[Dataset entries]
################

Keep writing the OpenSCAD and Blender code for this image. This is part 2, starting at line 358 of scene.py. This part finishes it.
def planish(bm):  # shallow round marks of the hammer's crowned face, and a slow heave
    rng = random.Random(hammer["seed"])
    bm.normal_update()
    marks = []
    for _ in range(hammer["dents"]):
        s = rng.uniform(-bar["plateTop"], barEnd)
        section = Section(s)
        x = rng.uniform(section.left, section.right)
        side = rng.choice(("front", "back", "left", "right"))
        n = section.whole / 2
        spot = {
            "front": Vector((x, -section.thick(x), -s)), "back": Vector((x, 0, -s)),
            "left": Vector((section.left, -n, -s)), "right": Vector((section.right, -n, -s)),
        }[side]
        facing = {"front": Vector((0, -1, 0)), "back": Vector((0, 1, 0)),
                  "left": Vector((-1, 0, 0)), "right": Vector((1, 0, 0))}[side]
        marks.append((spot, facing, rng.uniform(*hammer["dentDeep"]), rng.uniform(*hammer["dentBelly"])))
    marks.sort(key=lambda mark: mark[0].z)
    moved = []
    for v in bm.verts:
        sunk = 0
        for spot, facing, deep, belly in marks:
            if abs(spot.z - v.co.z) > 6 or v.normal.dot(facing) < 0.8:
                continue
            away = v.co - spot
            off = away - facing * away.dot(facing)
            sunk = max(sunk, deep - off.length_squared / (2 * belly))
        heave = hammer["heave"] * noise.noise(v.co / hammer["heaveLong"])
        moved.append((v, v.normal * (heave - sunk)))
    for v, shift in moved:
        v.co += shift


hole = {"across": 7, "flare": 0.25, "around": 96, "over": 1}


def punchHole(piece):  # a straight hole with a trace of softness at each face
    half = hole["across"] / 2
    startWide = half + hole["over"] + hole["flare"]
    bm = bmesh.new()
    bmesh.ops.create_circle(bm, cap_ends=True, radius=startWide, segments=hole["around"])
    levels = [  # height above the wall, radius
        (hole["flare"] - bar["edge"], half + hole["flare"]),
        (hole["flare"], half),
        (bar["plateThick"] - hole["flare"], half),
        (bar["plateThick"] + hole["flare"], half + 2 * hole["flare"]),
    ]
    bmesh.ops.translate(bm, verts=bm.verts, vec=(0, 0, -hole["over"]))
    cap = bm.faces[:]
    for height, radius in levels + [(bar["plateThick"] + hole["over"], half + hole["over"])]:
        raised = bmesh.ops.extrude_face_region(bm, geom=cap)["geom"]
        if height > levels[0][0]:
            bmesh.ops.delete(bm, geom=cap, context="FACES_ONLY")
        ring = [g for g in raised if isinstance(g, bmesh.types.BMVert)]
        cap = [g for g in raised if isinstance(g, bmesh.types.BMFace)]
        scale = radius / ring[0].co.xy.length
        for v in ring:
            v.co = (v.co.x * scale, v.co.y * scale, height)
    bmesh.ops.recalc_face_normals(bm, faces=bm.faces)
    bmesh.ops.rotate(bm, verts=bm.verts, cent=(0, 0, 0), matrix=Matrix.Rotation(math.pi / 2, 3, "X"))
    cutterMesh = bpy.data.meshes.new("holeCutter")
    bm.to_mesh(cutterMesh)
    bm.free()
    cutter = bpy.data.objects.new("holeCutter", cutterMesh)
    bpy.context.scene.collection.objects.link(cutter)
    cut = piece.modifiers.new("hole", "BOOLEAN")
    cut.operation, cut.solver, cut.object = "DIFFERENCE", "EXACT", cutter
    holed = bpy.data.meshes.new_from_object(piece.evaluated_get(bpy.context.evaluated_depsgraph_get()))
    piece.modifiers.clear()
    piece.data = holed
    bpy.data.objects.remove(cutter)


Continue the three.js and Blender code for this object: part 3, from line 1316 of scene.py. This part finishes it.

################

## Direction
Go through the data and return every record exactly.

## Exercise solution
Keep writing the OpenSCAD and Blender code for this image. This is part 2, starting at line 358 of scene.py. This part finishes it.
def planish(bm):  # shallow round marks of the hammer's crowned face, and a slow heave
    rng = random.Random(hammer["seed"])
    bm.normal_update()
    marks = []
    for _ in range(hammer["dents"]):
        s = rng.uniform(-bar["plateTop"], barEnd)
        section = Section(s)
        x = rng.uniform(section.left, section.right)
        side = rng.choice(("front", "back", "left", "right"))
        n = section.whole / 2
        spot = {
            "front": Vector((x, -section.thick(x), -s)), "back": Vector((x, 0, -s)),
            "left": Vector((section.left, -n, -s)), "right": Vector((section.right, -n, -s)),
        }[side]
        facing = {"front": Vector((0, -1, 0)), "back": Vector((0, 1, 0)),
                  "left": Vector((-1, 0, 0)), "right": Vector((1, 0, 0))}[side]
        marks.append((spot, facing, rng.uniform(*hammer["dentDeep"]), rng.uniform(*hammer["dentBelly"])))
    marks.sort(key=lambda mark: mark[0].z)
    moved = []
    for v in bm.verts:
        sunk = 0
        for spot, facing, deep, belly in marks:
            if abs(spot.z - v.co.z) > 6 or v.normal.dot(facing) < 0.8:
                continue
            away = v.co - spot
            off = away - facing * away.dot(facing)
            sunk = max(sunk, deep - off.length_squared / (2 * belly))
        heave = hammer["heave"] * noise.noise(v.co / hammer["heaveLong"])
        moved.append((v, v.normal * (heave - sunk)))
    for v, shift in moved:
        v.co += shift


hole = {"across": 7, "flare": 0.25, "around": 96, "over": 1}


def punchHole(piece):  # a straight hole with a trace of softness at each face
    half = hole["across"] / 2
    startWide = half + hole["over"] + hole["flare"]
    bm = bmesh.new()
    bmesh.ops.create_circle(bm, cap_ends=True, radius=startWide, segments=hole["around"])
    levels = [  # height above the wall, radius
        (hole["flare"] - bar["edge"], half + hole["flare"]),
        (hole["flare"], half),
        (bar["plateThick"] - hole["flare"], half),
        (bar["plateThick"] + hole["flare"], half + 2 * hole["flare"]),
    ]
    bmesh.ops.translate(bm, verts=bm.verts, vec=(0, 0, -hole["over"]))
    cap = bm.faces[:]
    for height, radius in levels + [(bar["plateThick"] + hole["over"], half + hole["over"])]:
        raised = bmesh.ops.extrude_face_region(bm, geom=cap)["geom"]
        if height > levels[0][0]:
            bmesh.ops.delete(bm, geom=cap, context="FACES_ONLY")
        ring = [g for g in raised if isinstance(g, bmesh.types.BMVert)]
        cap = [g for g in raised if isinstance(g, bmesh.types.BMFace)]
        scale = radius / ring[0].co.xy.length
        for v in ring:
            v.co = (v.co.x * scale, v.co.y * scale, height)
    bmesh.ops.recalc_face_normals(bm, faces=bm.faces)
    bmesh.ops.rotate(bm, verts=bm.verts, cent=(0, 0, 0), matrix=Matrix.Rotation(math.pi / 2, 3, "X"))
    cutterMesh = bpy.data.meshes.new("holeCutter")
    bm.to_mesh(cutterMesh)
    bm.free()
    cutter = bpy.data.objects.new("holeCutter", cutterMesh)
    bpy.context.scene.collection.objects.link(cutter)
    cut = piece.modifiers.new("hole", "BOOLEAN")
    cut.operation, cut.solver, cut.object = "DIFFERENCE", "EXACT", cutter
    holed = bpy.data.meshes.new_from_object(piece.evaluated_get(bpy.context.evaluated_depsgraph_get()))
    piece.modifiers.clear()
    piece.data = holed
    bpy.data.objects.remove(cutter)


Continue the three.js and Blender code for this object: part 3, from line 1316 of scene.py. This part finishes it.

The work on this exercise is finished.